Tal “ensalada” mental sin duda conformará una sociedad con ciertos conflictos y problemas al momento de optimizar formalidades e instituciones duraderas.
Menciona un ejemplo que es el de Cornelio Saavedra y Mariano Moreno, en el que “el primero desde su ostracismo y el otro con su muerte prematura provocan una de las causas del retraso en la organización nacional.”
Y, como hablara para los argentinos de hoy, define como vicios de origen en esos genéticos tiempos, las reyertas internas que impiden volcar esfuerzos en luchas comunes y también habla de la pugna urbe-interior como causa de inestabilidad futura.
En este interesante trabajo del riojano, aparece con acierto la presunción de que estas condiciones serán enmarcadas por desvalores como “la discordia, los personalismos y los enfrentamientos regionales”, y percibe serias dificultades de encontrar planos ensamblados para una firme unidad nacional en las distancias “no acortadas entre el concepto centralista e ideológico porteños y la defensa de valores más particulares de las provincias”.
Y, en un pasaje, donde tal vez la ciencia se ausenta, pero aparece con brillo el hombre político, coloca ciertos valores como el “atrevimiento, la claridad de objetivos, la sensación de invencibilidad y la voluntad inconmovible” como parte de los rumbos que llevan al triunfo.
Todo esto, escrito hace ciento catorce años, tiene una válida ubicación en nuestro tiempo y aporta al pensamiento nacional y a la inteligencia concreta y aplicada, definiciones que ayudan a una mejor práctica política.

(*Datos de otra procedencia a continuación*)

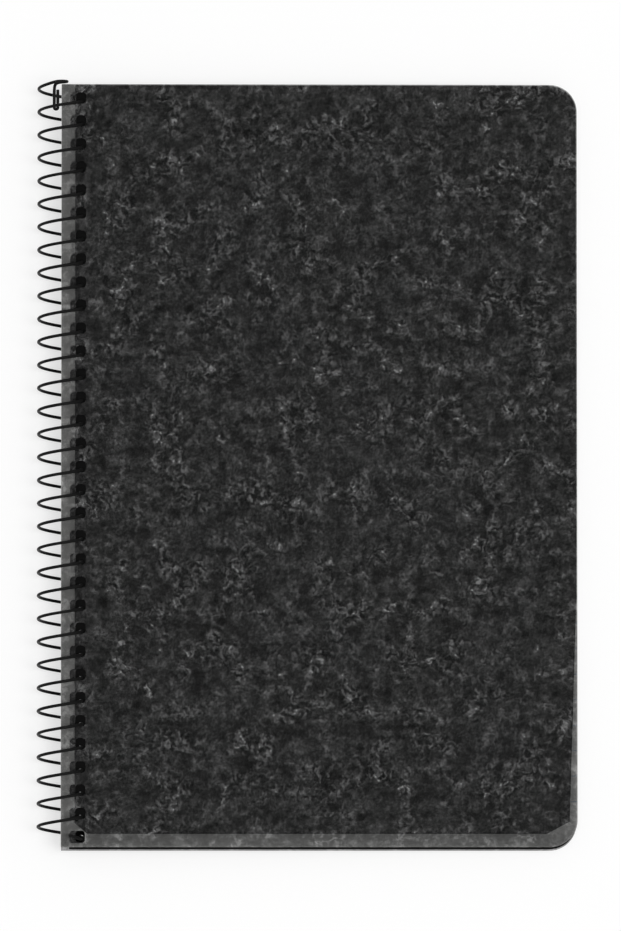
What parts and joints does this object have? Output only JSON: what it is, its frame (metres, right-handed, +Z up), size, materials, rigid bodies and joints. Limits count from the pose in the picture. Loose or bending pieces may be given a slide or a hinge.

Y sabiendo del conocimiento de Juan Domingo Perón sobre Joaquín V. González y, sobre todo en lo referente al famoso trabajo de Bialet Massé, de 1904, en torno al Informe sobre el estado de las clases obreras en el interior de la Argentina, que diera origen a la Ley Nacional de Trabajo, y que fue encargado por el entonces Ministro del Interior que no era otro que el riojano, podemos decir, con la licencia de una ucronía histórica, y el permiso solicitado al autor de esta frase: que “sin Joaquín V. González el peronismo habría tenido que arrancar de mucho más abajo”.